Set down exactly the lines of the listing below, please, beginning with the first and ending with the line that holds "finish.relief(scratches, 0.01, 0.5)".
==========
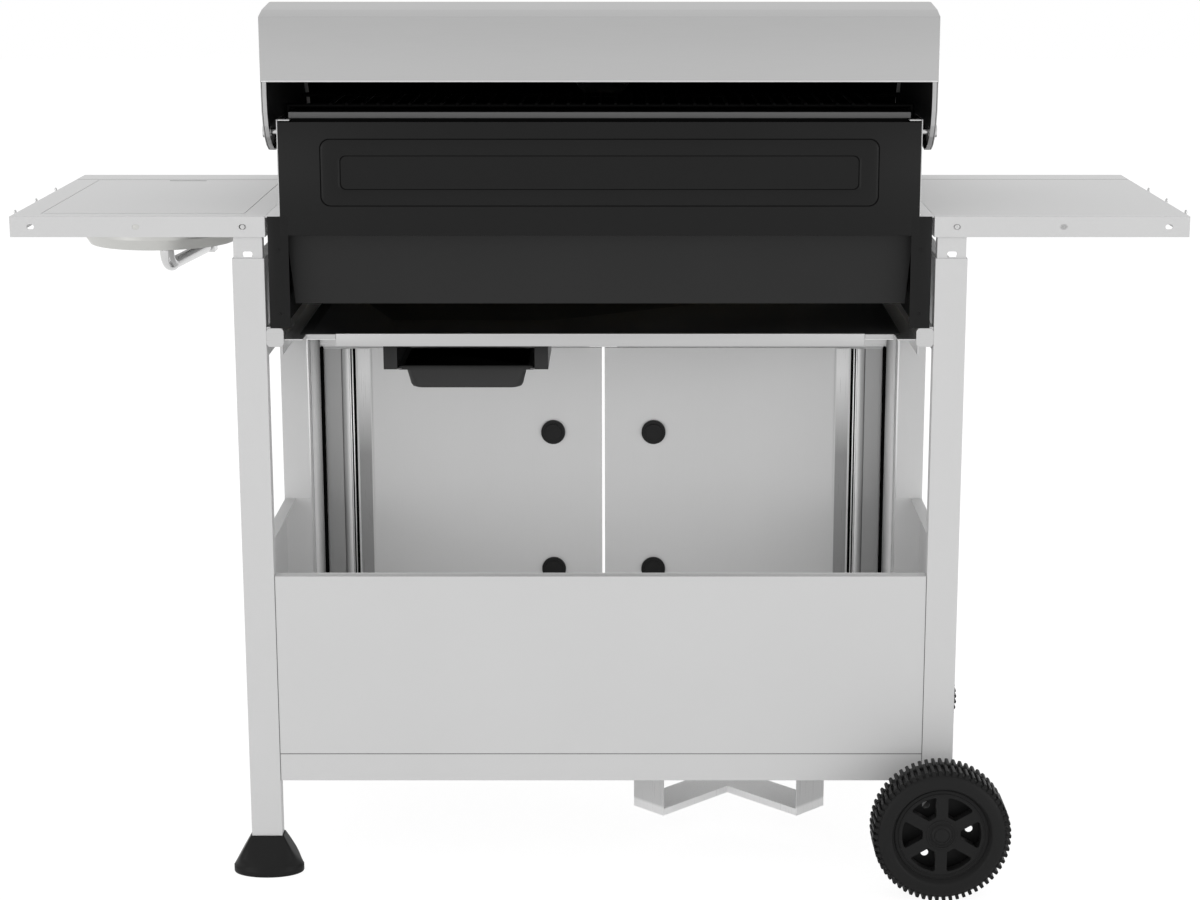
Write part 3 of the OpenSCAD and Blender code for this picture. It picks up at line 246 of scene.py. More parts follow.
def plated(name, colour, roughness):
    """Bright plating or bare drawn metal."""
    finish = Finish(name, colour, roughness, 1.0)
    clouds = finish.noise(40, 2)
    finish.surface("Base Color", finish.tint(clouds, 0.04))
    finish.sheen(clouds, 0.1)
    finish.relief(finish.noise(700, 1), 0.01, 0.3, 0.4)


def shade_lined(name, colour, web):
    """Brushed steel with painted shade: near-black, unmetallic faces where they stand at one distance from
    the middle plane, inside the grill.
    """
    finish = Finish(name, colour, 0.34)
    away = finish.axis("x") - web * MM
    inner = away.math("ABSOLUTE", away) < 0.4 * MM
    scratches = finish.scratches("y")
    finish.surface("Base Color", finish.blend(inner, finish.tint(scratches, 0.06), (0.008, 0.008, 0.008, 1)))
    finish.surface("Metallic", 0.9 - inner * 0.9)
    finish.surface("Roughness", scratches * 0.16 + (inner * 0.3 + 0.26))
    finish.relief(scratches, 0.01, 0.5)


def painted_gradient(name, colour, dark, axis, dark_at, light_at):
    """Steel with painted light and shade: its colour goes from a dark grey at one place to its lit colour at
    another along an axis.
    """
    finish = Finish(name, colour, 0.3, 0.3)
    share = finish.node("ShaderNodeMapRange", {"clamp": True}, {
        "Value": finish.axis(axis), "From Min": dark_at * MM, "From Max": light_at * MM})
    scratches = finish.scratches("z")
    finish.surface("Base Color", finish.blend(share, (dark, dark, dark, 1), finish.tint(scratches, 0.04)))
    finish.sheen(scratches, 0.16)
    finish.relief(scratches, 0.01, 0.5, 0)


def glass(name, colour):
    """Clear glass so thin that it hardly bends the light."""
    finish = Finish(name, colour, 0.03)
    finish.surface("Transmission Weight", 1.0)
    finish.surface("IOR", 1.05)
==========
- [Problem solution]
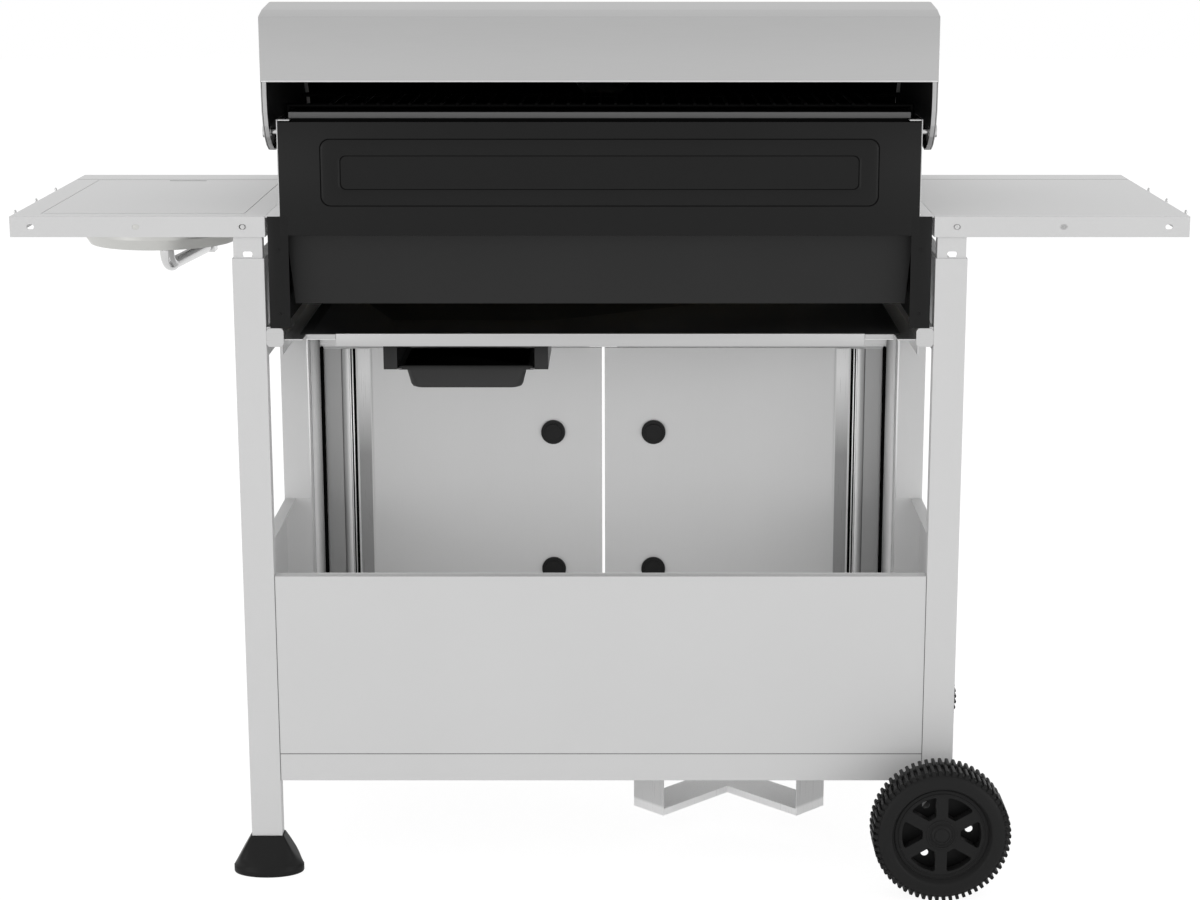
Write part 3 of the OpenSCAD and Blender code for this picture. It picks up at line 246 of scene.py. More parts follow.
def plated(name, colour, roughness):
    """Bright plating or bare drawn metal."""
    finish = Finish(name, colour, roughness, 1.0)
    clouds = finish.noise(40, 2)
    finish.surface("Base Color", finish.tint(clouds, 0.04))
    finish.sheen(clouds, 0.1)
    finish.relief(finish.noise(700, 1), 0.01, 0.3, 0.4)


def shade_lined(name, colour, web):
    """Brushed steel with painted shade: near-black, unmetallic faces where they stand at one distance from
    the middle plane, inside the grill.
    """
    finish = Finish(name, colour, 0.34)
    away = finish.axis("x") - web * MM
    inner = away.math("ABSOLUTE", away) < 0.4 * MM
    scratches = finish.scratches("y")
    finish.surface("Base Color", finish.blend(inner, finish.tint(scratches, 0.06), (0.008, 0.008, 0.008, 1)))
    finish.surface("Metallic", 0.9 - inner * 0.9)
    finish.surface("Roughness", scratches * 0.16 + (inner * 0.3 + 0.26))
    finish.relief(scratches, 0.01, 0.5)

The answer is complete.